Furthermore, while we agree with the Reviewer that our algorithmic approach is similar to existing ones, we emphasize that our technical analysis significantly differs from the one pointed out by the Reviewer. Specifically:

• Bernasconi et al. (2022) do not need to address the uncertainty associated with the transition model (note that they do not work in a Markovian setting) and the receiver's utility function.

• Gan et al. (2024) employs an exploration procedure adopted from Jin et al. (2020). However, this exploration procedure does not guarantee to achieve a tight $O(T^{\alpha})$ regret and $O(T^{1 - \alpha/2})$ violation, for every $\alpha \in [1/2, 1]$. To do so, we need to maximize the probability of visiting each triplet $(x, \omega, a)$ for $N$ times during the initial phase, in order to continue shrinking the decision space during the commitment phase.

What is the trade-off between reward regret and constraint violation for the full feedback setting?

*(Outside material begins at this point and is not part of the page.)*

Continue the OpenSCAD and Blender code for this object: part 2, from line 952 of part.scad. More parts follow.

As specified in the answer above, the $O(\sqrt{T})$ regret/violation bound is tight even in the full feedback case. Please refer to the updated version of the paper.

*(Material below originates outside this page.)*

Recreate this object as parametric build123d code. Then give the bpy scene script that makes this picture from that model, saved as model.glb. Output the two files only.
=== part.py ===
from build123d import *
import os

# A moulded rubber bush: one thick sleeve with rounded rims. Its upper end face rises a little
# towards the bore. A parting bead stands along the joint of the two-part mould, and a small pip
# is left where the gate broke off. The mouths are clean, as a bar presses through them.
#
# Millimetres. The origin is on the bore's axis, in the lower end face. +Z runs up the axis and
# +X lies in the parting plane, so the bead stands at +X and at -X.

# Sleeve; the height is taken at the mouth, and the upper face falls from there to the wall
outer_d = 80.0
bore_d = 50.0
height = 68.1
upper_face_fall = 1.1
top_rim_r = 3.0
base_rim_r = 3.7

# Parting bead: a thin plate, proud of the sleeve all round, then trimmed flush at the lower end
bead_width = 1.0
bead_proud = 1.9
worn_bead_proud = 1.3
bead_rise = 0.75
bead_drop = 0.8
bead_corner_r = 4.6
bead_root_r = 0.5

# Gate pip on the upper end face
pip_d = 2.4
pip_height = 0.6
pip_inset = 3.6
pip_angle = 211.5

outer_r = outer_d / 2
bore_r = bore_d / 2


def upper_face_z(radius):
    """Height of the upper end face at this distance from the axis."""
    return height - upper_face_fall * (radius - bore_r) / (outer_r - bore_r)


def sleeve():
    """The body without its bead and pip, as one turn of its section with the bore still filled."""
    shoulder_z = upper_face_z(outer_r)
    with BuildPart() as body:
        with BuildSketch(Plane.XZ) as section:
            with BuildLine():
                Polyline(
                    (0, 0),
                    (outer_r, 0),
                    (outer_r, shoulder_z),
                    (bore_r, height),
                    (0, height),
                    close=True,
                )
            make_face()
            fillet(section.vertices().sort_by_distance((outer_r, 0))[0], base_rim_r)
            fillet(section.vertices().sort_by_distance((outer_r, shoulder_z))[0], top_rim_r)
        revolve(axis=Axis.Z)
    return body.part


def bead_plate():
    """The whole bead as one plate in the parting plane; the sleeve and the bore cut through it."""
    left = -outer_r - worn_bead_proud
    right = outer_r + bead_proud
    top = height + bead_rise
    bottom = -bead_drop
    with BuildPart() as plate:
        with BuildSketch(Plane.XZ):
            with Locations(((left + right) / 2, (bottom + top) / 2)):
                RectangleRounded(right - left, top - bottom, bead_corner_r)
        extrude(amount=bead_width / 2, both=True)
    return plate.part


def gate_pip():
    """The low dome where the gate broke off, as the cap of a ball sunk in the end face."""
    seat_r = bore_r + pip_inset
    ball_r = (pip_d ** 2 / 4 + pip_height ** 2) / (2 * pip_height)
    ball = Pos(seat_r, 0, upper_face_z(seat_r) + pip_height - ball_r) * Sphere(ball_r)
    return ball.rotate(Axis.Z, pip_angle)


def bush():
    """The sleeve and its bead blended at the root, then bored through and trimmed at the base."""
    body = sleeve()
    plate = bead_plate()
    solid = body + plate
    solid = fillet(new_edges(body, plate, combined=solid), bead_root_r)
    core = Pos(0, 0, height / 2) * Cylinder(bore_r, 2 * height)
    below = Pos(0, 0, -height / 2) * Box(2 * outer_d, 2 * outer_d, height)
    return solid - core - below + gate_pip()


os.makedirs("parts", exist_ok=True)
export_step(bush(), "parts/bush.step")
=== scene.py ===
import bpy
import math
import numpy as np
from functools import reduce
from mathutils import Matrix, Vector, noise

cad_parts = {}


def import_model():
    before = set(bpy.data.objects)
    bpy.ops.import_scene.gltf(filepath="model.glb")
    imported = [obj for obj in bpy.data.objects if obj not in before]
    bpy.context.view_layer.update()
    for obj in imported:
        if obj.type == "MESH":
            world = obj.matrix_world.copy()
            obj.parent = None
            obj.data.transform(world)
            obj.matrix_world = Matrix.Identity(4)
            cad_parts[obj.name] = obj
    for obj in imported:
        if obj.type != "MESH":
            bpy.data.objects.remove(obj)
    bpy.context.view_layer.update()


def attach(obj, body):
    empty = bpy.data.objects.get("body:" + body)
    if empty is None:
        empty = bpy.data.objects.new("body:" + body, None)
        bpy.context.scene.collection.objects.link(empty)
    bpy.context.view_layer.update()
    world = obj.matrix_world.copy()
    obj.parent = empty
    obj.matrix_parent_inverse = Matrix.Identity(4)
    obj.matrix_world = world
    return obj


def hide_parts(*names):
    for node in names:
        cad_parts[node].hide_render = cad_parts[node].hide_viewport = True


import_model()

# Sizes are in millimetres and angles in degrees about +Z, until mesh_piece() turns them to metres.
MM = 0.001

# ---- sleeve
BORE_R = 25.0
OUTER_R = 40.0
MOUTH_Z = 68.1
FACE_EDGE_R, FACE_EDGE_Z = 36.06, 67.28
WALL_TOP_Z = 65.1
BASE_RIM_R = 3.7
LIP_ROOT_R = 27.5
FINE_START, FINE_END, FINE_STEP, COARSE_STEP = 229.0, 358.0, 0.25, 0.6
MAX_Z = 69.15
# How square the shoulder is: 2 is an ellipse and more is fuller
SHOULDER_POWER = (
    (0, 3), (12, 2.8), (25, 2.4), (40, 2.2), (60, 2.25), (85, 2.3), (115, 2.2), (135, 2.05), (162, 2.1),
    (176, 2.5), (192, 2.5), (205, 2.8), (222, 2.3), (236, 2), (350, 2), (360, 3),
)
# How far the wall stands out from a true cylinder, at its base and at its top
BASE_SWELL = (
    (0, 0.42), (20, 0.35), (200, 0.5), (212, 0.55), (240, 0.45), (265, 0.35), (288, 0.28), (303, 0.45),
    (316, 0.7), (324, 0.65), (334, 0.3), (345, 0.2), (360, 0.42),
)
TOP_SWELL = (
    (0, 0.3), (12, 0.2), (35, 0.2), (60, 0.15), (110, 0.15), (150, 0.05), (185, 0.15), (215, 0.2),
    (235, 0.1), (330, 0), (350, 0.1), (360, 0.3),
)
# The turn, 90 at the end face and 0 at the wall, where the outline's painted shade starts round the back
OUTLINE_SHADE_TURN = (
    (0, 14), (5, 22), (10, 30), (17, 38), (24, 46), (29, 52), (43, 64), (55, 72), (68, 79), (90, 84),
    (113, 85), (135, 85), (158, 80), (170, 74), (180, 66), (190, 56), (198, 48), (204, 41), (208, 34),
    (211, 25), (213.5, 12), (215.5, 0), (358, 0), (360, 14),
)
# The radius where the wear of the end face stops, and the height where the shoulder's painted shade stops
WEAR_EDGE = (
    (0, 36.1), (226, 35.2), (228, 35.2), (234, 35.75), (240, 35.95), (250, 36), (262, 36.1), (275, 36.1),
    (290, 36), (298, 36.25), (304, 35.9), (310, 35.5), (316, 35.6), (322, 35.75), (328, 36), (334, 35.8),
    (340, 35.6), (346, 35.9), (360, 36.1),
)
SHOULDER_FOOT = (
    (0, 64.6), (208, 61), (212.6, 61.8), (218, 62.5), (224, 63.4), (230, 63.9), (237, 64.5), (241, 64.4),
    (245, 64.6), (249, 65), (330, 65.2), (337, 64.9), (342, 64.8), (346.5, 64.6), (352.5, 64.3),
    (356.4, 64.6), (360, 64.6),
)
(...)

What is the time-complexity of Opt-Opt problem (2)?

Problem (2) (Opt-Opt) is a linear program, so it can be solved efficiently in $\textnormal{poly}(|X|, |A|, L)$ time.

Can you generalize your results beyond tabular MDP?

Extending the results to general MDPs is an interesting future direction. We conjecture that, with some work, our approach can be generalized to achieve an $O(T^{2/3})$ regret and violation bound in general MDPs. However, achieving $O(T^{\alpha})$ regret and $O(T^{1 - \alpha/2})$ violation, when $\alpha \in [1/2, 1]$, as done in our paper for the tabular case, would require new ideas and a different approach.

[Chi Jin, Akshay Krishnamurthy, Max Simchowitz, and Tiancheng Yu. Reward-free exploration for reinforcement learning. In International Conference on Machine Learning, pages 4870– 4879. PMLR, 2020.]